Every line of the data must be copied exactly.

•••

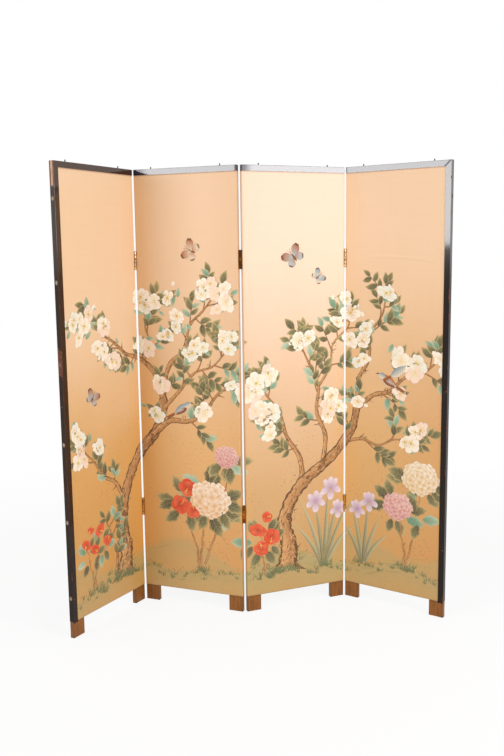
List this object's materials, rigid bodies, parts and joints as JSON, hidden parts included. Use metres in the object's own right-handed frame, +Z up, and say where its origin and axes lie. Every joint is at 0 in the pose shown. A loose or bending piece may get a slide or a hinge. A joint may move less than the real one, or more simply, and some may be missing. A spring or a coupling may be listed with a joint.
{
  "type": "folding screen",
  "caption": "Standing folding screen of hinged upright panels with silk faces, black lacquered edge strips, short wooden feet and knuckled brass butt hinges.",
  "frame": {"origin": "on the floor, in the middle of the footprint of the screen as it stands in its zigzag", "axes": "+Z up, the silk faces look towards -Y, +X to the right as seen from the front"},
  "size_m": [1.5068, 0.4166, 1.839],
  "materials": {
    "core_wood": "planed softwood",
    "ply_board": "thin plywood",
    "back_lacquer": "gloss black lacquer on plywood",
    "painted_silk": "gold silk, hand painted",
    "black_lacquer": "gloss black lacquer, worn at the edges",
    "foot_wood": "brown stained wood, dark bevels",
    "steel_pegs": "dark oxidised steel",
    "aged_brass": "aged brass"
  },
  "bodies": {
    "panel_1": {"hinge_1_2_lower_leaf_left": "aged_brass", "hinge_1_2_lower_pin": "aged_brass", "hinge_1_2_upper_leaf_left": "aged_brass", "hinge_1_2_upper_pin": "aged_brass", "panel_1_back_board": "back_lacquer", "panel_1_cap_strip": "black_lacquer", "panel_1_foot_left": "foot_wood", "panel_1_foot_right": "foot_wood", "panel_1_front_board": "ply_board", "panel_1_rails": "core_wood", "panel_1_side_strip_left": "black_lacquer", "panel_1_silk": "painted_silk", "panel_1_stile_left": "core_wood", "panel_1_stile_right": "core_wood", "panel_1_top_pegs": "steel_pegs"},
    "panel_2": {"hinge_1_2_lower_leaf_right": "aged_brass", "hinge_1_2_upper_leaf_right": "aged_brass", "hinge_2_3_lower_leaf_left": "aged_brass", "hinge_2_3_lower_pin": "aged_brass", "hinge_2_3_upper_leaf_left": "aged_brass", "hinge_2_3_upper_pin": "aged_brass", "panel_2_back_board": "back_lacquer", "panel_2_cap_strip": "black_lacquer", "panel_2_foot_left": "foot_wood", "panel_2_foot_right": "foot_wood", "panel_2_front_board": "ply_board", "panel_2_rails": "core_wood", "panel_2_silk": "painted_silk", "panel_2_stile_left": "core_wood", "panel_2_stile_right": "core_wood", "panel_2_top_pegs": "steel_pegs"},
    "panel_3": {"hinge_2_3_lower_leaf_right": "aged_brass", "hinge_2_3_upper_leaf_right": "aged_brass", "hinge_3_4_lower_leaf_left": "aged_brass", "hinge_3_4_lower_pin": "aged_brass", "hinge_3_4_upper_leaf_left": "aged_brass", "hinge_3_4_upper_pin": "aged_brass", "panel_3_back_board": "back_lacquer", "panel_3_cap_strip": "black_lacquer", "panel_3_foot_left": "foot_wood", "panel_3_foot_right": "foot_wood", "panel_3_front_board": "ply_board", "panel_3_rails": "core_wood", "panel_3_silk": "painted_silk", "panel_3_stile_left": "core_wood", "panel_3_stile_right": "core_wood", "panel_3_top_pegs": "steel_pegs"},
    "panel_4": {"hinge_3_4_lower_leaf_right": "aged_brass", "hinge_3_4_upper_leaf_right": "aged_brass", "panel_4_back_board": "back_lacquer", "panel_4_cap_strip": "black_lacquer", "panel_4_foot_left": "foot_wood", "panel_4_foot_right": "foot_wood", "panel_4_front_board": "ply_board", "panel_4_rails": "core_wood", "panel_4_side_strip_right": "black_lacquer", "panel_4_silk": "painted_silk", "panel_4_stile_left": "core_wood", "panel_4_stile_right": "core_wood", "panel_4_top_pegs": "steel_pegs"}
  },
  "joints": [
    {"name": "joint_1_2", "type": "hinge", "parent": "panel_2", "child": "panel_1", "pos_m": [-0.50144, 0.17878, 0.9], "axis": [0, 0, 1], "range_deg": [-79.5, 100.5]},
    {"name": "joint_2_3", "type": "hinge", "parent": "panel_2", "child": "panel_3", "pos_m": [-0.06663, 0.04491, 0.9], "axis": [0, 0, 1], "range_deg": [-42, 138]},
    {"name": "joint_3_4", "type": "hinge", "parent": "panel_3", "child": "panel_4", "pos_m": [0.36528, 0.18786, 0.9], "axis": [0, 0, 1], "range_deg": [-124.5, 55.5]}
  ]
}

•••

#### TASK RESULT:
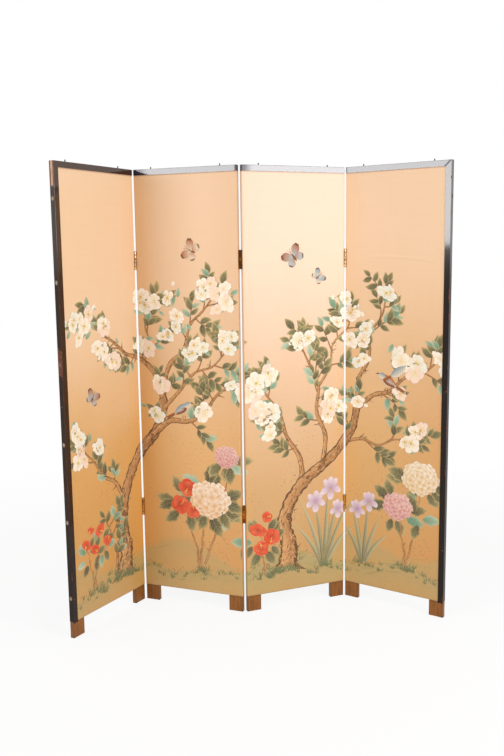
List this object's materials, rigid bodies, parts and joints as JSON, hidden parts included. Use metres in the object's own right-handed frame, +Z up, and say where its origin and axes lie. Every joint is at 0 in the pose shown. A loose or bending piece may get a slide or a hinge. A joint may move less than the real one, or more simply, and some may be missing. A spring or a coupling may be listed with a joint.
{
  "type": "folding screen",
  "caption": "Standing folding screen of hinged upright panels with silk faces, black lacquered edge strips, short wooden feet and knuckled brass butt hinges.",
  "frame": {"origin": "on the floor, in the middle of the footprint of the screen as it stands in its zigzag", "axes": "+Z up, the silk faces look towards -Y, +X to the right as seen from the front"},
  "size_m": [1.5068, 0.4166, 1.839],
  "materials": {
    "core_wood": "planed softwood",
    "ply_board": "thin plywood",
    "back_lacquer": "gloss black lacquer on plywood",
    "painted_silk": "gold silk, hand painted",
    "black_lacquer": "gloss black lacquer, worn at the edges",
    "foot_wood": "brown stained wood, dark bevels",
    "steel_pegs": "dark oxidised steel",
    "aged_brass": "aged brass"
  },
  "bodies": {
    "panel_1": {"hinge_1_2_lower_leaf_left": "aged_brass", "hinge_1_2_lower_pin": "aged_brass", "hinge_1_2_upper_leaf_left": "aged_brass", "hinge_1_2_upper_pin": "aged_brass", "panel_1_back_board": "back_lacquer", "panel_1_cap_strip": "black_lacquer", "panel_1_foot_left": "foot_wood", "panel_1_foot_right": "foot_wood", "panel_1_front_board": "ply_board", "panel_1_rails": "core_wood", "panel_1_side_strip_left": "black_lacquer", "panel_1_silk": "painted_silk", "panel_1_stile_left": "core_wood", "panel_1_stile_right": "core_wood", "panel_1_top_pegs": "steel_pegs"},
    "panel_2": {"hinge_1_2_lower_leaf_right": "aged_brass", "hinge_1_2_upper_leaf_right": "aged_brass", "hinge_2_3_lower_leaf_left": "aged_brass", "hinge_2_3_lower_pin": "aged_brass", "hinge_2_3_upper_leaf_left": "aged_brass", "hinge_2_3_upper_pin": "aged_brass", "panel_2_back_board": "back_lacquer", "panel_2_cap_strip": "black_lacquer", "panel_2_foot_left": "foot_wood", "panel_2_foot_right": "foot_wood", "panel_2_front_board": "ply_board", "panel_2_rails": "core_wood", "panel_2_silk": "painted_silk", "panel_2_stile_left": "core_wood", "panel_2_stile_right": "core_wood", "panel_2_top_pegs": "steel_pegs"},
    "panel_3": {"hinge_2_3_lower_leaf_right": "aged_brass", "hinge_2_3_upper_leaf_right": "aged_brass", "hinge_3_4_lower_leaf_left": "aged_brass", "hinge_3_4_lower_pin": "aged_brass", "hinge_3_4_upper_leaf_left": "aged_brass", "hinge_3_4_upper_pin": "aged_brass", "panel_3_back_board": "back_lacquer", "panel_3_cap_strip": "black_lacquer", "panel_3_foot_left": "foot_wood", "panel_3_foot_right": "foot_wood", "panel_3_front_board": "ply_board", "panel_3_rails": "core_wood", "panel_3_silk": "painted_silk", "panel_3_stile_left": "core_wood", "panel_3_stile_right": "core_wood", "panel_3_top_pegs": "steel_pegs"},
    "panel_4": {"hinge_3_4_lower_leaf_right": "aged_brass", "hinge_3_4_upper_leaf_right": "aged_brass", "panel_4_back_board": "back_lacquer", "panel_4_cap_strip": "black_lacquer", "panel_4_foot_left": "foot_wood", "panel_4_foot_right": "foot_wood", "panel_4_front_board": "ply_board", "panel_4_rails": "core_wood", "panel_4_side_strip_right": "black_lacquer", "panel_4_silk": "painted_silk", "panel_4_stile_left": "core_wood", "panel_4_stile_right": "core_wood", "panel_4_top_pegs": "steel_pegs"}
  },
  "joints": [
    {"name": "joint_1_2", "type": "hinge", "parent": "panel_2", "child": "panel_1", "pos_m": [-0.50144, 0.17878, 0.9], "axis": [0, 0, 1], "range_deg": [-79.5, 100.5]},
    {"name": "joint_2_3", "type": "hinge", "parent": "panel_2", "child": "panel_3", "pos_m": [-0.06663, 0.04491, 0.9], "axis": [0, 0, 1], "range_deg": [-42, 138]},
    {"name": "joint_3_4", "type": "hinge", "parent": "panel_3", "child": "panel_4", "pos_m": [0.36528, 0.18786, 0.9], "axis": [0, 0, 1], "range_deg": [-124.5, 55.5]}
  ]
}